7. Customer Reactivation

Acquiring new customers becomes more costly during slow economic cycles, making dormant customers an increasingly important revenue source. Revenue Defense AI analyses historical and recent behaviour to identify which corporate or retail customers are most likely to return.

For example, corporates who resume browsing trade financing pages or consumers revisiting insurance renewal sections signal reactivation readiness. AI recommends the right actions, personalised messages, product suggestions, reminders, or micro-incentives, to bring them back into the revenue pipeline. This enables financial institutions to revive demand at a fraction of the cost of new acquisition campaigns.

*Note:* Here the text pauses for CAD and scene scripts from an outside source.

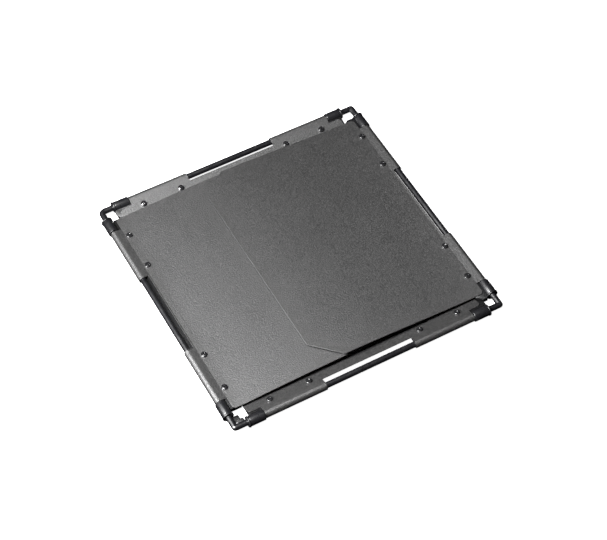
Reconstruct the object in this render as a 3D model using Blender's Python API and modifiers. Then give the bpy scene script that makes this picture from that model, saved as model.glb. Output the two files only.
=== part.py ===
"""Four-leaf barn door for a square panel light.

Four bent-rod corners and four straight rods make a square frame.  Sleeves join them, and a
leaf of sheet metal is rolled round each rod and clamped from below, so that it turns stiffly.
Metres, +Z up.  The origin is under the middle of the frame, on the surface it lies on.
"""

from math import acos, atan2, cos, hypot, pi, radians, sin

import bmesh
import bpy
from mathutils import Matrix, Vector

# Driving dimensions, in metres.
HALF_FRAME = 0.134            # from the middle to a rod's axis
ROD_RADIUS = 0.0028
GAP = 0.0003                  # clearance between pieces that touch
SHEET = 0.0008                # leaf thickness

COLLAR_START = 0.1060         # along the rod, from the middle of the side
COLLAR_END = 0.1203
COLLAR_RADIUS = 0.0049
RING_LENGTH = 0.0014
RING_RADIUS = 0.0054
ROD_HALF_LENGTH = 0.1130

LEAF_HALF_WIDTH = 0.1178      # half of a leaf's side that runs along its rod
SLOT_HALF_LENGTH = 0.0450     # middle stretch where the rod is bare
NOTCH_START = 0.1054          # along the rod
NOTCH_DEPTH = 0.0072          # from the rod's axis
BOW_START = 0.0140            # where the flat sheet starts to rise
ROLL_END_ANGLE = 250.0        # degrees round the rod, from the leaf's side
CORNER_CUT = 0.0022           # small corner cut beside each sleeve

CLAMP_START = 0.0465
CLAMP_DEPTH = 0.0159
CLAMP_BOTTOM = -0.0034        # below the rod's axis
CLAMP_INNER = 0.0048          # from the rod's axis to the bar's near face
CLAMP_LIP_ROOT = 0.0005       # below the rod's axis, where the lip leaves that face
CLAMP_FOOT = 0.0070           # where the lip's outer side meets the bar's bottom
CLAMP_LIP_START_ANGLE = 263.0

SCREW_PLACES = (0.0561, 0.0949)   # along the rod, each side of the middle
SCREW_INSET = 0.01035             # from the rod's axis
SCREW_RADIUS = 0.0015
SCREW_HEAD_RADIUS = 0.0029
SCREW_HEAD_HEIGHT = 0.0020
SCREW_TIP = -0.0042               # below the rod's axis
SCREW_POINT = 0.0004              # chamfer at the shank's end
RECESS_HALF_LENGTH = 0.0016
RECESS_HALF_WIDTH = 0.00035
RECESS_DEPTH = 0.0009

AXIS_HEIGHT = RING_RADIUS
ROLL_INNER = ROD_RADIUS + GAP
ROLL_OUTER = ROLL_INNER + SHEET
REACH = 0.4                       # cutter size that passes through everything
THROUGH = 0.06                    # cutter height that passes through a leaf
CUT_MARGIN = 0.010                # how far a cutter runs past a free edge

# Each leaf: quarter turns from the front side, length from its rod to its free edge, inset of
# the bend where its slope from the roll turns flat, height of its flat top over the rods' axes,
# how far it rises past that, over what length and how late, depth of its slot from the rod's
# axis, where its clamp ends along the rod at either end, whether that clamp is one bar, and the
# 45 degree corner cut of its free end, or none where its sides taper instead.
LEAVES = {
    "front": dict(turns=0, length=0.088, bend=0.0190, top=-0.0016, rise=0.0, bow=0.0, late=1.0,
                  slot=0.0065, clamp_ends=(0.1174, 0.1230), whole_clamp=False, corner_cut=None),
    "right": dict(turns=1, length=0.1755, bend=0.0070, top=0.0030, rise=0.0058, bow=0.148, late=1.6,
                  slot=0.0048, clamp_ends=(0.1230, 0.1213), whole_clamp=False, corner_cut=0.0245),
    "back": dict(turns=2, length=0.088, bend=0.0190, top=-0.0016, rise=0.0, bow=0.0, late=1.0,
                 slot=0.0065, clamp_ends=(0.1195, 0.1220), whole_clamp=False, corner_cut=None),
    "left": dict(turns=3, length=0.1410, bend=0.0070, top=0.0027, rise=0.0029, bow=0.112, late=1.0,
                 slot=0.0057, clamp_ends=(0.1185, 0.1165), whole_clamp=True, corner_cut=0.0215),
}
TAPER_START = 0.0185              # along a tapered leaf's side, from the rod's axis
TAPER_SLOPE = 1.2                 # inward run for each unit of length

# Each corner: signs of its X and Y, and its bend or end chamfer.
CORNERS = {
    "front_left": (-1, -1, "mitred", 0.0005),
    "front_right": (1, -1, "mitred", 0.0014),
    "back_right": (1, 1, "mitred", 0.0010),
    "back_left": (-1, 1, "bent", 0.0034),
}

BUTT_STEP = 0.0001                # how much thinner the arm is that butts into the other
BUTT_DEPTH = 0.0004               # how far it runs past the other arm's axis

TAB_WIDE = 0.1252                 # the fixing tab's edges, from the middle of the frame
TAB_STEP_START = 0.1260
TAB_STEP_END = 0.1262
TAB_NARROW = 0.1270
TAB_THICKNESS = 0.0012
TAB_DROP = 0.0018                 # below the rods' axes
TAB_HOLE_PLACE = 0.1296
TAB_HOLE_RADIUS = 0.0010

POWDER_BLACK = (0.045, 0.045, 0.048)
ROD_BLACK = (0.020, 0.020, 0.022)
SLEEVE_BLACK = (0.030, 0.030, 0.033)
SCREW_BLACK = (0.012, 0.012, 0.013)


def clear_scene():
    for thing in list(bpy.data.objects):
        bpy.data.objects.remove(thing, do_unlink=True)


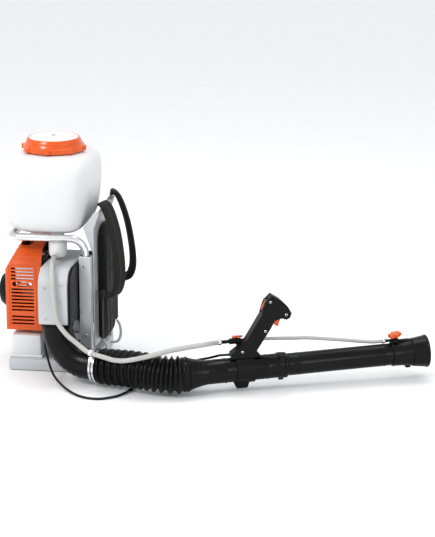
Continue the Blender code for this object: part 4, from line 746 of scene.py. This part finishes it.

8. Gamified Customer Journeys

In times of uncertainty, customers hesitate more often. Applications are abandoned. Renewals get delayed. Corporates postpone decisions. Gamified customer journeys introduce subtle motivation loops that keep customers progressing without heavy discounts. These can include progress indicators for application steps, reward triggers for completing KYC, or milestone badges for policy renewal. For retail users stressed by job instability and for corporates distracted by budget cuts, gamification keeps engagement active and reduces drop-offs. Revenue Defense AI ensures these elements are personalised, timely, and deployed where they have the highest impact.

 

The New Pillar of FI Resilience

When corporates slow down and consumers feel the ripple effects, financial institutions face pressure across both corporate and retail portfolios. Revenue Defense AI gives teams the intelligence and automation needed to protect revenue on both sides, act on silent signals, and engage customers with speed and relevance.

By investing in the right AI for financial institutions, leaders strengthen decision-making, expand capacity, and enhance banking revenue protection when it matters most. In a cooling market, a proactive approach becomes a strategic advantage. Revenue Defense AI is no longer optional. It is now a key driver for institutions aiming to stay resilient today and ready for the next cycle of growth.